- **EXERCISE OBJECTIVE**
Each line of the material must be returned exactly.

- **SUPPLIED MATERIAL**

————————

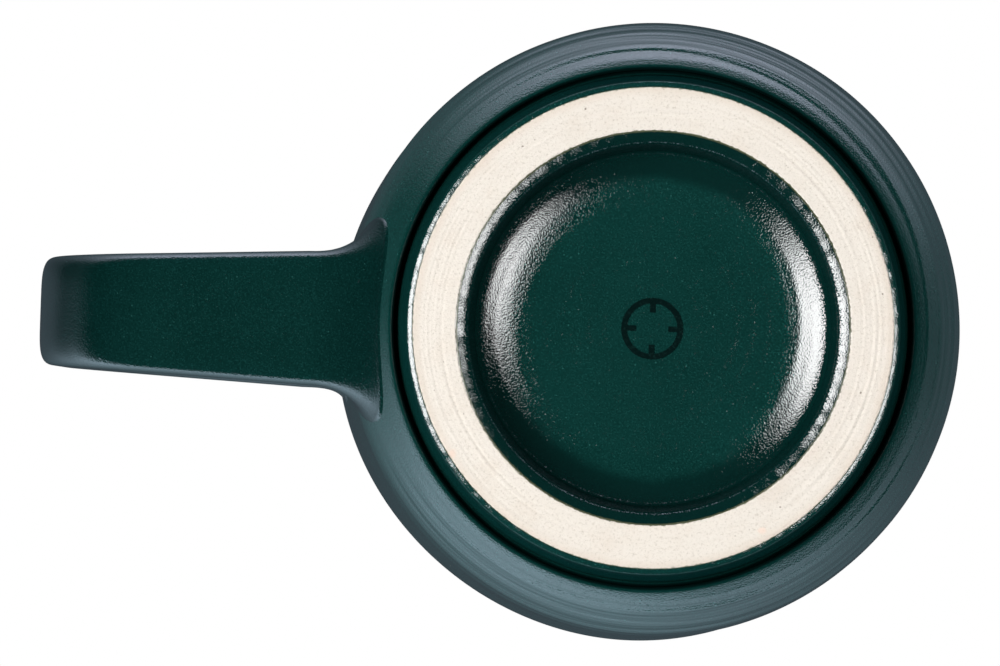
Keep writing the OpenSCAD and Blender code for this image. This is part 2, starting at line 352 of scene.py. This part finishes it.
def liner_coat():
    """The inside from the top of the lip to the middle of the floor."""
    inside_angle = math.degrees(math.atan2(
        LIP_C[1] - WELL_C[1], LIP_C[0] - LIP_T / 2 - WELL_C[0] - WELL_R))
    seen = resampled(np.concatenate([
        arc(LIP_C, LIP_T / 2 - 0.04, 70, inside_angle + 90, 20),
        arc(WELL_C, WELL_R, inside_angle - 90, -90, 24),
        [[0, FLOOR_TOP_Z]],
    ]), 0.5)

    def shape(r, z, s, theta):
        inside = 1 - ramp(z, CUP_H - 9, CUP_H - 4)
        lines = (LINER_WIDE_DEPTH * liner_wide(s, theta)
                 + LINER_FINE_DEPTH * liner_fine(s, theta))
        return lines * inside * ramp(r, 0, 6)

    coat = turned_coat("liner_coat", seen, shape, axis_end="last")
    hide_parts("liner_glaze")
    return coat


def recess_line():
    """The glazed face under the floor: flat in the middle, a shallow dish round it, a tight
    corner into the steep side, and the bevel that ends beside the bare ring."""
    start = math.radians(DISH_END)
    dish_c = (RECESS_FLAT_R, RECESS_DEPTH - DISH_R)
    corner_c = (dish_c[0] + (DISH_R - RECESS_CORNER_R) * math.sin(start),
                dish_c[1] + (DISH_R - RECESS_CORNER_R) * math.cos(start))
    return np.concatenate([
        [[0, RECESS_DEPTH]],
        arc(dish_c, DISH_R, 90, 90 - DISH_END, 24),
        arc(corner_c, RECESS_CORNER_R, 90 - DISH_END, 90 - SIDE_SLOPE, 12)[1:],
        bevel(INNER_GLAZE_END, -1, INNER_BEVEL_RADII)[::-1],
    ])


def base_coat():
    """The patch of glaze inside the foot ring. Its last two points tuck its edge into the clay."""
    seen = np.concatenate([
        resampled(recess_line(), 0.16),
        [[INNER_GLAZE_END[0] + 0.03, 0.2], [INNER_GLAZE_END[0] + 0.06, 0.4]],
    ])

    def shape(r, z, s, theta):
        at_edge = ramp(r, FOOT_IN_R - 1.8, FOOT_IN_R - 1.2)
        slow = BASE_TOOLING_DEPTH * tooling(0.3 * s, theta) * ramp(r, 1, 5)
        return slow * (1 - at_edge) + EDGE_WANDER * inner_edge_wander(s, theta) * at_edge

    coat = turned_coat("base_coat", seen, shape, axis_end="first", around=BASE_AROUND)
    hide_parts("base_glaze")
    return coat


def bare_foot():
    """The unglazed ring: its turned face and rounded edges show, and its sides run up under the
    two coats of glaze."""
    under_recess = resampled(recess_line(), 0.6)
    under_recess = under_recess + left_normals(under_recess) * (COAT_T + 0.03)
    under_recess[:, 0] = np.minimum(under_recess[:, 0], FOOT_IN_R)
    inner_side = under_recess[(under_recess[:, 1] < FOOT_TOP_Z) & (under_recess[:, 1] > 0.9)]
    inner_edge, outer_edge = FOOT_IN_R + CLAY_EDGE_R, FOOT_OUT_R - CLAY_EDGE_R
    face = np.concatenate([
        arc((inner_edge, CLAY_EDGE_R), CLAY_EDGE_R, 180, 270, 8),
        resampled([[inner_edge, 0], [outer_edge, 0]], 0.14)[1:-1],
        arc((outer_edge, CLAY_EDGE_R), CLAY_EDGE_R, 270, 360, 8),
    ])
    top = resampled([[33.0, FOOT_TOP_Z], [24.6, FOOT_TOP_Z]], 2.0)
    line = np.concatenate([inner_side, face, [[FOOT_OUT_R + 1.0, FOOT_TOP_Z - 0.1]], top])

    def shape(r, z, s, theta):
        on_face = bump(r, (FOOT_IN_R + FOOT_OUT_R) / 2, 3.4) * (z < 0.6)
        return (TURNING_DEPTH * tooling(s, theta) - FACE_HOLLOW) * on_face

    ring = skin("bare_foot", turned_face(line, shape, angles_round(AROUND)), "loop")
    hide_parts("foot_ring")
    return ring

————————

- **EXERCISE RESPONSE**
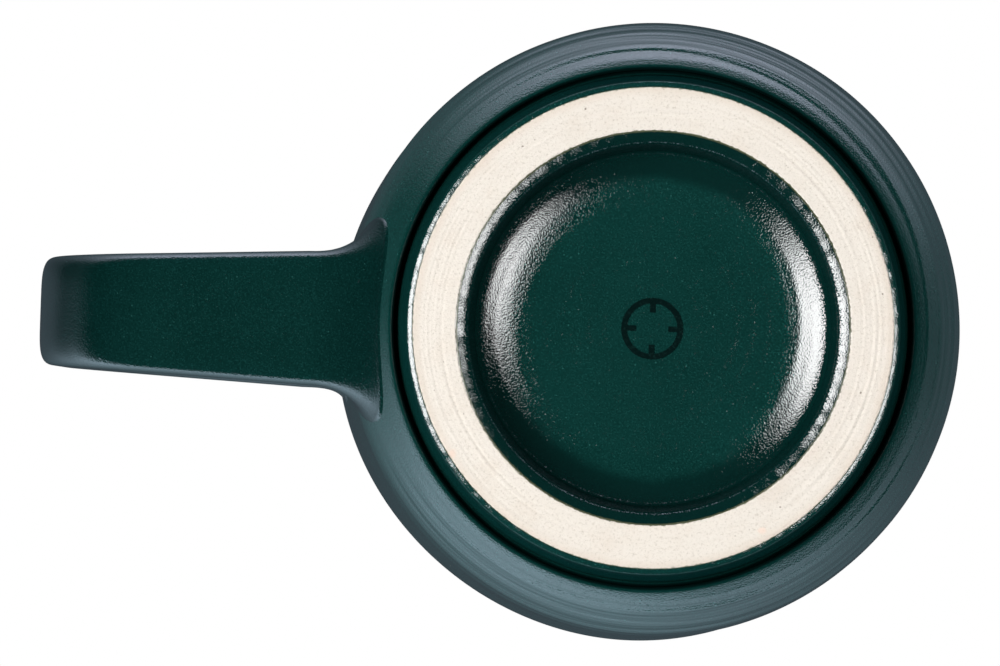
Keep writing the OpenSCAD and Blender code for this image. This is part 2, starting at line 352 of scene.py. This part finishes it.
def liner_coat():
    """The inside from the top of the lip to the middle of the floor."""
    inside_angle = math.degrees(math.atan2(
        LIP_C[1] - WELL_C[1], LIP_C[0] - LIP_T / 2 - WELL_C[0] - WELL_R))
    seen = resampled(np.concatenate([
        arc(LIP_C, LIP_T / 2 - 0.04, 70, inside_angle + 90, 20),
        arc(WELL_C, WELL_R, inside_angle - 90, -90, 24),
        [[0, FLOOR_TOP_Z]],
    ]), 0.5)

    def shape(r, z, s, theta):
        inside = 1 - ramp(z, CUP_H - 9, CUP_H - 4)
        lines = (LINER_WIDE_DEPTH * liner_wide(s, theta)
                 + LINER_FINE_DEPTH * liner_fine(s, theta))
        return lines * inside * ramp(r, 0, 6)

    coat = turned_coat("liner_coat", seen, shape, axis_end="last")
    hide_parts("liner_glaze")
    return coat


def recess_line():
    """The glazed face under the floor: flat in the middle, a shallow dish round it, a tight
    corner into the steep side, and the bevel that ends beside the bare ring."""
    start = math.radians(DISH_END)
    dish_c = (RECESS_FLAT_R, RECESS_DEPTH - DISH_R)
    corner_c = (dish_c[0] + (DISH_R - RECESS_CORNER_R) * math.sin(start),
                dish_c[1] + (DISH_R - RECESS_CORNER_R) * math.cos(start))
    return np.concatenate([
        [[0, RECESS_DEPTH]],
        arc(dish_c, DISH_R, 90, 90 - DISH_END, 24),
        arc(corner_c, RECESS_CORNER_R, 90 - DISH_END, 90 - SIDE_SLOPE, 12)[1:],
        bevel(INNER_GLAZE_END, -1, INNER_BEVEL_RADII)[::-1],
    ])


def base_coat():
    """The patch of glaze inside the foot ring. Its last two points tuck its edge into the clay."""
    seen = np.concatenate([
        resampled(recess_line(), 0.16),
        [[INNER_GLAZE_END[0] + 0.03, 0.2], [INNER_GLAZE_END[0] + 0.06, 0.4]],
    ])

    def shape(r, z, s, theta):
        at_edge = ramp(r, FOOT_IN_R - 1.8, FOOT_IN_R - 1.2)
        slow = BASE_TOOLING_DEPTH * tooling(0.3 * s, theta) * ramp(r, 1, 5)
        return slow * (1 - at_edge) + EDGE_WANDER * inner_edge_wander(s, theta) * at_edge

    coat = turned_coat("base_coat", seen, shape, axis_end="first", around=BASE_AROUND)
    hide_parts("base_glaze")
    return coat


def bare_foot():
    """The unglazed ring: its turned face and rounded edges show, and its sides run up under the
    two coats of glaze."""
    under_recess = resampled(recess_line(), 0.6)
    under_recess = under_recess + left_normals(under_recess) * (COAT_T + 0.03)
    under_recess[:, 0] = np.minimum(under_recess[:, 0], FOOT_IN_R)
    inner_side = under_recess[(under_recess[:, 1] < FOOT_TOP_Z) & (under_recess[:, 1] > 0.9)]
    inner_edge, outer_edge = FOOT_IN_R + CLAY_EDGE_R, FOOT_OUT_R - CLAY_EDGE_R
    face = np.concatenate([
        arc((inner_edge, CLAY_EDGE_R), CLAY_EDGE_R, 180, 270, 8),
        resampled([[inner_edge, 0], [outer_edge, 0]], 0.14)[1:-1],
        arc((outer_edge, CLAY_EDGE_R), CLAY_EDGE_R, 270, 360, 8),
    ])
    top = resampled([[33.0, FOOT_TOP_Z], [24.6, FOOT_TOP_Z]], 2.0)
    line = np.concatenate([inner_side, face, [[FOOT_OUT_R + 1.0, FOOT_TOP_Z - 0.1]], top])

    def shape(r, z, s, theta):
        on_face = bump(r, (FOOT_IN_R + FOOT_OUT_R) / 2, 3.4) * (z < 0.6)
        return (TURNING_DEPTH * tooling(s, theta) - FACE_HOLLOW) * on_face

    ring = skin("bare_foot", turned_face(line, shape, angles_round(AROUND)), "loop")
    hide_parts("foot_ring")
    return ring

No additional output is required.